Spraying Nitrocellulose Lacquer
Spraying Nitrocellulose lacquer has a few rules (guidelines). That being said, many manufacturers have their own way of using/changing these rules and it all works. A couple of quick "guidelines",
1) Make sure your work area is always clean and dry
2) Spray when conditions permit. Humidity being the most important factor. Try not to spray much over 60% humidity to be safe. An increase in humidity can cause blushing.
3) Spray warm lacquer. Never cold. Cold lacquer will spatter. Large builders use heated lacquer, but you can use hot tap water. Warm your can a few minutes before spraying for best flow. This step makes sure the lacquer flows out like it is supposed to. (Very Important)
4) Spray enough lacquer, but not too much. Too little can result in orange peel or an "over spray" effect (a rough surface caused by lacquer drying before it hits your guitar). Too much can produce a run or sag.
5) Spray approx 8-12 inches away from your guitar or neck. Overlap as much as possible usually 50% is enough. To close can produce runs and to far away can create and effect when the lacquer dries before it hits the guitar body.
Our lacquers and toners are mixed to the perfect spraying consistency allowing you to have all of the control over your finish. Unlike other lacquers which are thinned down considerably. These lacquers tend to run easily, and blush more due to their over thinned properties.
6) If you have a run or sag, STOP! Let dry and sand out with 400 grit. Remember it is fixable. Just let it dry. This is key. It doesn't have to be 24 hours, 1 hour should be fine.
7) Do not sand metallic. The small metal particles suspended in the colour coat is what makes a metallic a metallic. The particles are meant to be suspended. Sanding will ruin this effect and more colour will need to be applied.
8) Let dry an absolute minimum 3 days after spraying your final coat. It needs time to cure. A week is better, and it will harden more each week it cures. Gibson and Fender don't let their guitars sit for a month before sanding and polishing. Draw your own conclusion, but a week or two is recommended for first time finishers.
*It is a myth that nitro needs months to cure before polishing. It's a thermoplastic finish. Meaning it softens as it's polished due to the heat caused by friction. Anyone who says this should learn their chemistry. (Thermo(heat) plastic(moldable). *Greek mythology.
9) Wet sanding and polishing is time consuming. Take your time. Sand in one direction. I have found it produces less obtrusive scratches than a circular direction. Use a block to help stay flat and always use a lubricant (water, naptha, etc.)

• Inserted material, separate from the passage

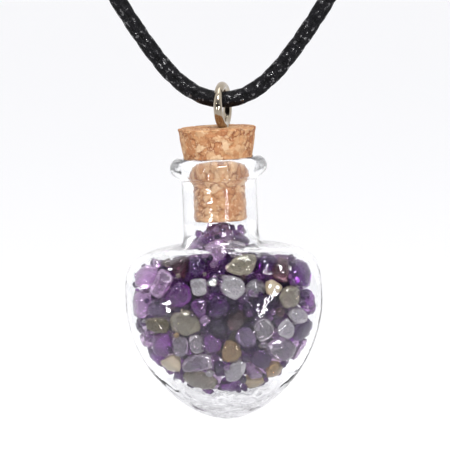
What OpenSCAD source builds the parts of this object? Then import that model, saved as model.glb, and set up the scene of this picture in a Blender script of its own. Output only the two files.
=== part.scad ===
// Heart-shaped glass bottle pendant, filled with amethyst chips and hung by a screw eye in its cork
// from a closed cord necklace. Millimetres, +Z up, front towards -Y.
// The origin is the middle of the clasp, where the loop rests on the nape of the neck.

/* [Cord] */
// Diameter of the waxed cotton cord
cord_d = 2; // [1.6:0.1:2]

/* [Clasp] */
// Length of the clasp with its two end caps
clasp_len = 30; // [28:1:34]
// Diameter of the end caps that hold the cord
cap_d = 3.2; // [2.8:0.1:3.6]
// Length of each end cap
cap_len = 8; // [6:0.5:9]
// Diameter of the ring between the caps, measured along its wire's middle
clasp_ring_d = 5; // [4.6:0.2:5.6]

/* [Screw eye] */
// Outer diameter of the ring
eye_d = 5.65; // [5.4:0.05:6]
// Diameter of its wire
eye_wire_d = 1.05; // [0.9:0.05:1.1]
// Turn of the ring away from the cord's cross plane, in degrees
eye_turn = 14; // [0:1:20]
// How deep the ring's foot is pressed into the cork
eye_sink = 0.3; // [0.1:0.05:0.4]
// How far the eye stands from the middle of the cork
eye_offset = 0.8; // [0:0.1:1]
// Diameter of the shank inside the cork
shank_d = 1.2; // [1.1:0.1:1.5]
// Length of the shank below the ring's foot
shank_len = 6; // [4:0.5:7]

/* [Cork] */
// Diameter of the cork's top
cork_top_d = 9.25; // [8.8:0.05:9.6]
// Diameter where the cork enters the mouth
cork_lip_d = 8.1; // [7.8:0.05:8.2]
// Length of the cork
cork_len = 10.9; // [10:0.1:12]
// How far the cork stands out of the mouth
cork_proud = 3.45; // [3:0.05:4]

/* [Bottle neck] */
// Outer diameter of the neck
neck_d = 8.8; // [8.4:0.1:9.2]
// Bore of the neck
bore_d = 6.26; // [6:0.02:6.6]
// Outer diameter of the lip
lip_d = 11.4; // [11:0.1:12]
// Height from the heart's shoulders to the top of the lip
neck_len = 10.3; // [10:0.1:11]
// Depth of the mouth's taper
mouth_len = 3.3; // [3:0.1:3.6]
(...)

10) Have fun. Enjoy learning what makes these guitars so special. If you have questions, ask.
Aerosols are easy to use with less equipment and they store when not needed. There is enough product in our cans for up to 3 coats of lacquer on a normal guitar body. Usually the first coat is lighter, followed by wetter coats. As far as coverage goes. you only need good coverage on the primer and colour coats. The sealer will build a flat level surface and the clear is what needs to be built up due to wet sanding. Hence needing more cans of clear lacquer.(Always clear nozzle after spraying) you can also put it into thinner. Our colours are supplied with a cone tip and a fan tip. Use the cone for more precise application in the cut aways and sides of the body. Switch to the fan tip (larger) for a wider pattern for the front and back of guitar body. Clean your tips with lacquer thinner if needed. Our larger sized fan tips are interchangeable with all of our spray cans. These tips are interchangeable and can be used on any can. Always keep thinner handy. Drop your tips into the tin of thinner for best results.
Spraying with Spray Guns
If you have the equipment and know how to use it this method is great. Our colours come in a variety of containers. These provide enough lacquer for any project you have. Clears and sealers are also available in a variety of containers.These both should leave you with enough product to get good coverage while not wasting lacquer or having a bunch left over. If you know how to use your equipment you should not run into issues. If you are spraying with a ton of over spray and wasting good quality lacquer you may need more product. Make sure your gun is set right before spraying the lacquer. Guitar bodies and necks are smaller than most projects. You don't need the same settings as you would for a car to get good coverage.
If your nozzle appears clogged, stop. Remove tip and place into lacquer thinner. This will remove the clog and you can continue. This can happen if your lacquer is cold. That is why you should use warm lacquer. Should you run into any other issues please feel free to contact the shop for help.
Wet Sanding and Polishing
When you feel your finish has hardened you may start your wet sanding and polishing. There is no "one way" to do this. When you start wet sanding you can start anywhere from 800 to 1500 grit depending on your finishing experience. This is because wet sanding and polishing overlap based on products. Polish is just a "liquid" sandpaper so to speak. The more coarse the polish is the more it will "remove" scratches still leaving behind smaller ones. Nitrocellulose is a "thermo-plastic" finish. This means it "softens" as it heats up (polished/rubbed). No matter how hard your finish is, 1 or 4 weeks cured. It will still need to be softened when polished. This is how Gibson and Fender can wet sand and polish after only 6 to 8 days of curing. If this is your first time finishing we would recommend letting your finish cure one week minimum to two weeks. Sand up through the grits starting at 1000 moving to at least 2000 grit "p" grade wet sandpaper. Then polish with a medium fine compound followed by a fine compound/swirl remover. Let your finish cool after buffing a few minutes. (because it's thermo-plastic) It's still soft due to the heat caused by buffing. After it's cooled, clean off the leftover compound with a soft cloth or clean buffing pad and move to the next step until you are finished and have a mirror shine. If you are doing a relic job you can stop at any point you feel your guitar looks the way you like it.